If one person were trying to do the two jobs of the tiered support specialists at Bridge Street School next year, I imagine three things would happen: first, she would not be able to support the social, emotional, and behavioral needs of the students across the seven grades (pre-K through five), leading to more students experiencing larger social difficulties; second, these individual students whose needs weren’t being met would contribute to a greater level of unease and chaos in the building, disrupting the learning for even more students; finally, she herself would experience a level of burnout that would be untenable.

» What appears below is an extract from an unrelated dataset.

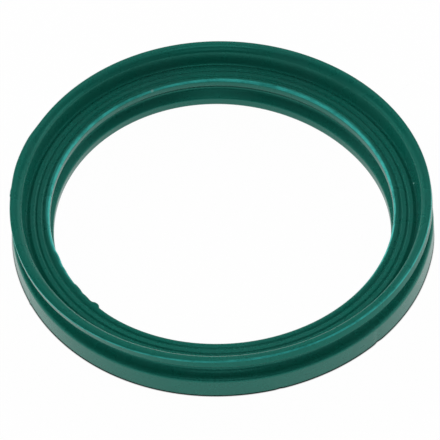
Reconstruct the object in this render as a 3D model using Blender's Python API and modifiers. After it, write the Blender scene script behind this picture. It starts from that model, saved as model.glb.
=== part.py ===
"""Coupling gasket: one moulded rubber ring that seals a round coupling.

The ring is a single section turned about the +Z axis. It stands on its flat
base at z = 0, with the ring's centre at the origin. Seen in section, from the
bore outwards, it has:

  - a foot lip low in the bore, and a rim above it, with an undercut recess
    between the two,
  - a ribbed sealing face, cut by fine concentric grooves,
  - a valley, and then a thin lip that flares up and out to a flat land, with a
    narrow outer face that leans out a little and ends in a sharp edge,
  - a deep outer groove with a hollowed floor under the lip, so that only a thin
    wall holds it, and a flange with a rounded shoulder.

Every radius is counted outwards from the bore, and every height upwards from
the base, so that each size below can be changed by itself.
"""

import math

import bmesh
import bpy

MM = 0.001

# Bore side of the section
BORE_DIAMETER = 58.2 * MM
FOOT_LIP_HEIGHT = 1.65 * MM
RECESS_DEPTH = 1.3 * MM
RECESS_HEIGHT = 2.25 * MM
RIM_SETBACK = 0.5 * MM
RIM_HEIGHT = 2.15 * MM

# Ribbed sealing face
RIM_BAND_WIDTH = 1.2 * MM
RIB_PITCH = 1.22 * MM
RIB_GROOVE_COUNT = 3
RIB_GROOVE_WIDTH = 0.55 * MM
RIB_GROOVE_DEPTH = 0.25 * MM
VALLEY_STRIP_WIDTH = 0.5 * MM
VALLEY_DEPTH = 0.6 * MM

# Flared lip
LIP_HEIGHT = 2.95 * MM
LIP_FLARE = 1.02 * MM
LIP_LAND_WIDTH = 1.36 * MM
LIP_FACE_LEAN = 0.18 * MM
LIP_FACE_HEIGHT = 1.25 * MM
LIP_WALL = 0.56 * MM

# Outer groove and flange
FLANGE_HEIGHT = 4.25 * MM
OUTER_GROOVE_DEPTH = 1.99 * MM
OUTER_GROOVE_HEIGHT = 1.5 * MM

# Fillets, each named for the corner that it rounds
FLANGE_SHOULDER_FILLET = 0.7 * MM
GROOVE_FLOOR_FILLET = 1.1 * MM
GROOVE_ROOF_FILLET = 0.4 * MM
LIP_INNER_FILLET = 0.25 * MM
LIP_CREST_FILLET = 0.3 * MM
LIP_EDGE_FILLET = 0.08 * MM
VALLEY_FILLET = 0.4 * MM
RIB_FILLET = 0.18 * MM
RIM_FILLET = 0.5 * MM
RECESS_FILLET = 0.7 * MM
FOOT_FILLET = 0.25 * MM
BASE_EDGE_FILLET = 0.3 * MM

# Fineness of the turned surface: steps round the ring, and how far an arc's
# chords may cut inside its true curve
TURN_STEPS = 76
ARC_TOLERANCE = 0.015 * MM
MERGE_DISTANCE = 0.001 * MM
SHARP_ANGLE = math.radians(40.0)

# Largest share of a straight leg that the fillets at its two ends may use up
LEG_USE = 0.97

# Moulded rubber, a satin petrol green
RUBBER_COLOUR = (0.010, 0.115, 0.082, 1.0)
RUBBER_ROUGHNESS = 0.38


def clear_scene():
    """Remove the objects that a new Blender scene starts with."""
    for scene_object in list(bpy.data.objects):
        bpy.data.objects.remove(scene_object, do_unlink=True)


def part_collection(name):
    """Add a collection for the part to the scene."""
    collection = bpy.data.collections.new(name)
    bpy.context.scene.collection.children.link(collection)
    return collection


def rubber_material():
    """Return the gasket's one material."""
    material = bpy.data.materials.new("moulded_rubber")
    material.use_nodes = True
    shader = material.node_tree.nodes["Principled BSDF"]
    shader.inputs["Base Color"].default_value = RUBBER_COLOUR
    shader.inputs["Roughness"].default_value = RUBBER_ROUGHNESS
    shader.inputs["Metallic"].default_value = 0.0
    return material


def corner_legs(corners, index):
    """Return the vectors from one corner to the corner before it and the one after."""
    radius, height, _ = corners[index]
    before = corners[index - 1]
    after = corners[(index + 1) % len(corners)]
    to_before = (before[0] - radius, before[1] - height)
    to_after = (after[0] - radius, after[1] - height)
    return to_before, to_after


def corner_opening(to_before, to_after):
    """Return the angle between the two legs of a corner."""
    along = to_before[0] * to_after[0] + to_before[1] * to_after[1]
    cosine = along / (math.hypot(*to_before) * math.hypot(*to_after))
    return math.acos(max(-1.0, min(1.0, cosine)))


def wanted_reach(corners, index):
    """Return how far along its legs a corner's fillet would reach with room to spare."""
    opening = corner_opening(*corner_legs(corners, index))
    return corners[index][2] / math.tan(opening / 2.0)


def rounded_corner(corners, index, reaches):
    """Return the points of the arc that rounds one corner of the section.

    The arc touches both legs of the corner. Two neighbouring fillets share the
    leg between them by their sizes where it is too short for both, so that
    they never cross.
    """
    to_before, to_after = corner_legs(corners, index)
    opening = corner_opening(to_before, to_after)
    reach = reaches[index]
    for leg, neighbour in ((to_before, index - 1), (to_after, (index + 1) % len(corners))):
        share = reaches[index] / (reaches[index] + reaches[neighbour])
        reach = min(reach, LEG_USE * math.hypot(*leg) * share)
    radius = reach * math.tan(opening / 2.0)
    unit_before = [part / math.hypot(*to_before) for part in to_before]
    unit_after = [part / math.hypot(*to_after) for part in to_after]
    middle = (unit_before[0] + unit_after[0], unit_before[1] + unit_after[1])
    centre_distance = radius / math.sin(opening / 2.0) / math.hypot(*middle)
    corner = corners[index]
    centre = (corner[0] + middle[0] * centre_distance, corner[1] + middle[1] * centre_distance)
    start = (corner[0] + unit_before[0] * reach, corner[1] + unit_before[1] * reach)
    start_angle = math.atan2(start[1] - centre[1], start[0] - centre[0])
    turns_left = to_before[0] * to_after[1] - to_before[1] * to_after[0] < 0.0
    turn = math.pi - opening
    if not turns_left:
        turn = -turn
    widest_step = 2.0 * math.acos(max(0.0, 1.0 - ARC_TOLERANCE / radius))
    segments = max(1, math.ceil(abs(turn) / widest_step))
    points = []
    for step in range(segments + 1):
        angle = start_angle + turn * step / segments
        point_radius = centre[0] + radius * math.cos(angle)
        point_height = centre[1] + radius * math.sin(angle)
        points.append((point_radius, point_height))
    return points


def rounded_outline(corners):
    """Return the closed outline through the corners, each rounded by its fillet."""
    reaches = [wanted_reach(corners, index) for index in range(len(corners))]
    outline = []
    for index in range(len(corners)):
        outline.extend(rounded_corner(corners, index, reaches))
    return outline


def rib_groove_corners(centre_radius, face_height):
    """Return the corners of one groove in the ribbed face, from the bore side out."""
    half_width = RIB_GROOVE_WIDTH / 2.0
    return [
        (centre_radius - half_width, face_height, RIB_FILLET),
        (centre_radius, face_height - RIB_GROOVE_DEPTH, RIB_FILLET),
        (centre_radius + half_width, face_height, RIB_FILLET),
    ]


def section_corners():
    """Return the section's corners as (radius, height, fillet).

    They start at the lip's crest, run down the outer side and in along the
    base, then up the bore and out again over the ribbed face.
    """
    foot_radius = BORE_DIAMETER / 2.0
    rim_radius = foot_radius + RIM_SETBACK
    recess_radius = rim_radius + RECESS_DEPTH
    rim_underside = FOOT_LIP_HEIGHT + RECESS_HEIGHT
    face_height = rim_underside + RIM_HEIGHT

    groove_radii = []
    for index in range(RIB_GROOVE_COUNT):
        groove_radii.append(rim_radius + RIM_BAND_WIDTH + index * RIB_PITCH)
    strip_radius = groove_radii[-1] + VALLEY_STRIP_WIDTH
    valley_height = face_height - VALLEY_DEPTH
    lip_inner_radius = strip_radius + LIP_FLARE
    land_outer_radius = lip_inner_radius + LIP_LAND_WIDTH
    lip_radius = land_outer_radius + LIP_FACE_LEAN
    crest_height = face_height + LIP_HEIGHT
    lip_edge_height = crest_height - LIP_FACE_HEIGHT

    groove_wall_radius = strip_radius + LIP_WALL
    flange_radius = groove_wall_radius + OUTER_GROOVE_DEPTH
    lip_root_height = FLANGE_HEIGHT + OUTER_GROOVE_HEIGHT
    recess_middle = FOOT_LIP_HEIGHT + RECESS_HEIGHT / 2.0

    corners = [
        (land_outer_radius, crest_height, LIP_CREST_FILLET),
        (lip_radius, lip_edge_height, LIP_EDGE_FILLET),
        (groove_wall_radius, lip_root_height, GROOVE_ROOF_FILLET),
        (groove_wall_radius, FLANGE_HEIGHT, GROOVE_FLOOR_FILLET),
        (flange_radius, FLANGE_HEIGHT, FLANGE_SHOULDER_FILLET),
        (flange_radius, 0.0, BASE_EDGE_FILLET),
        (foot_radius, 0.0, BASE_EDGE_FILLET),
        (foot_radius, FOOT_LIP_HEIGHT, FOOT_FILLET),
        (recess_radius, recess_middle, RECESS_FILLET),
        (rim_radius, rim_underside, FOOT_FILLET),
        (rim_radius, face_height, RIM_FILLET),
    ]
    for groove_radius in groove_radii:
        corners.extend(rib_groove_corners(groove_radius, face_height))
    corners.append((strip_radius, valley_height, VALLEY_FILLET))
    corners.append((lip_inner_radius, crest_height, LIP_INNER_FILLET))
    return corners


def turned_ring(name, outline, material, collection):
    """Turn the closed outline about +Z with a Screw modifier."""
    mesh = bpy.data.meshes.new(name)
    profile = bmesh.new()
    verts = []
    for radius, height in outline:
        verts.append(profile.verts.new((radius, 0.0, height)))
    for index, vert in enumerate(verts):
        profile.edges.new((vert, verts[(index + 1) % len(verts)]))
    profile.to_mesh(mesh)
    profile.free()
    ring = bpy.data.objects.new(name, mesh)
    collection.objects.link(ring)
    mesh.materials.append(material)
    screw = ring.modifiers.new("turn_about_axis", "SCREW")
    screw.axis = "Z"
    screw.angle = math.tau
    screw.screw_offset = 0.0
    screw.steps = TURN_STEPS
    screw.render_steps = TURN_STEPS
    screw.use_merge_vertices = True
    screw.merge_threshold = MERGE_DISTANCE
    return ring


def apply_and_shade(ring):
    """Replace the profile by its turned mesh, smooth with sharp lip and rib edges."""
    depsgraph = bpy.context.evaluated_depsgraph_get()
    turned = bpy.data.meshes.new_from_object(ring.evaluated_get(depsgraph))
    profile = ring.data
    ring.modifiers.clear()
    ring.data = turned
    bpy.data.meshes.remove(profile)
    turned.name = ring.name
    turned.shade_smooth()
    turned.set_sharp_from_angle(angle=SHARP_ANGLE)


def build():
    """Build the coupling gasket."""
    clear_scene()
    collection = part_collection("coupling_gasket")
    outline = rounded_outline(section_corners())
    ring = turned_ring("gasket_ring", outline, rubber_material(), collection)
    apply_and_shade(ring)


build()
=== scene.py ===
"""A moulded rubber coupling gasket, dressed for a studio picture.

The file is laid out as a Blender add-on and run as a script. One operator
makes the gasket's moulding, with the small faults that a rubber moulding has,
and one makes the stage with its camera and its lamps.
"""

import math
from collections import namedtuple

import bmesh
import bpy
from bpy.props import FloatProperty, FloatVectorProperty, IntProperty, PointerProperty
from mathutils import Matrix, Vector


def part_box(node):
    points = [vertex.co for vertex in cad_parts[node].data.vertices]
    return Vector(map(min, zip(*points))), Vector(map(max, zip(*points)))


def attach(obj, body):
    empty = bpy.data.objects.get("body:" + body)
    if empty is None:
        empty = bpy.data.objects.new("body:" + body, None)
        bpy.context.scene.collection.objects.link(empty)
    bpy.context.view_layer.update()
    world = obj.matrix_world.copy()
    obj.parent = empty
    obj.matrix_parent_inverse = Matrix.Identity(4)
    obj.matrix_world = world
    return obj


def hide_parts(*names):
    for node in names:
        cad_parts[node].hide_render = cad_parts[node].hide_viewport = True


bl_info = {
    "name": "Coupling Gasket",
    "version": (1, 0, 0),
    "blender": (4, 5, 0),
    "location": "3D View > Sidebar > Gasket",
    "description": "Makes a moulded rubber coupling gasket and a studio stage for it",
    "category": "Object",
}

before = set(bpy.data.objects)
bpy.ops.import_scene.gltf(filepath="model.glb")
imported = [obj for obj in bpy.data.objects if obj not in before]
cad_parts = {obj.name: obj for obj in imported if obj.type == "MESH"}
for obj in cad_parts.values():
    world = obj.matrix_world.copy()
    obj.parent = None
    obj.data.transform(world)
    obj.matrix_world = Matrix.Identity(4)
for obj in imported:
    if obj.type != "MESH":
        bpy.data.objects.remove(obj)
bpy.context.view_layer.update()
RING_LOW, RING_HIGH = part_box("gasket_ring")
OUTER_DIAMETER = RING_HIGH[0] - RING_LOW[0]
RING_HEIGHT = RING_HIGH[2] - RING_LOW[2]

MM = 0.001

# A moulding fault: where it lies round the ring and how far it reaches either
# way, in degrees, its place in the section and its reach there, and how far it
# moves the surface outwards and upwards, all in millimetres
Fault = namedtuple("Fault", "angle before after radius height reach outwards upwards")

FAULTS = (
    # Flash along the rim's bore edge, torn in places
    Fault(212.0, 17.0, 15.0, 29.6, 6.1, 1.40, -0.16, 0.00),
    Fault(199.5, 2.2, 2.6, 29.8, 6.0, 0.55, -0.16, 0.03),
    Fault(205.5, 1.2, 1.5, 29.8, 6.0, 0.50, -0.07, 0.02),
    Fault(214.4, 1.7, 2.2, 29.8, 6.0, 0.55, -0.17, 0.03),
    Fault(219.0, 1.0, 1.4, 29.8, 6.0, 0.50, -0.07, 0.02),
    Fault(224.4, 1.9, 0.9, 29.8, 6.0, 0.60, -0.42, 0.06),
    # Nub and bulge on the lip's outer edge, and a bulge of the flange
    Fault(177.2, 1.9, 0.8, 36.1, 8.8, 0.70, 0.11, 0.00),
    Fault(160.0, 7.0, 12.0, 36.1, 8.4, 1.60, 0.22, 0.00),
    Fault(2.0, 14.0, 10.0, 36.3, 2.5, 4.50, 0.20, 0.00),
    # Nicks along the base's outer edge
    Fault(205.2, 0.5, 0.5, 36.3, 0.4, 0.50, 0.10, 0.00),
    Fault(285.4, 0.9, 0.7, 36.2, 0.3, 0.40, -0.05, 0.10),
    Fault(316.6, 0.9, 0.9, 36.2, 0.3, 0.45, -0.08, 0.12),
)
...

I would be remiss if I didn’t also address the reduction of the administrative assistant positions at the elementary level. A primary responsibility we have as educators is to maintain the safety of our students. Our administrative assistants, among their many other responsibilities, maintain our attendance records and act as gatekeepers in terms of who comes into the building. If you don’t spend your day working in a public school building, you might not know what it’s like to go through your day with an underlying feeling of unease about the violence that might walk through your door, as we all too often hear about in the news.
As with our tiered support specialists, I don’t even know all the things administrative assistants do behind the scenes. What I do know is that they help our schools run smoothly, and when they are not there, it is sometimes the principal who takes on their responsibilities because there is no one else available. That doesn’t seem like a viable way to run a school.
Although I’ve spoken specifically about how the effects will impact an elementary classroom at my school, I think I can speak generally for educators across the district when I tell you that none of the proposed cuts make sense to us. The same scenarios I’ve described at Bridge Street School are replicated from preschool through grade 12. The staff positions that would be cut provide essential services. There are not other people in any building who can reasonably take on the slack for any other positions.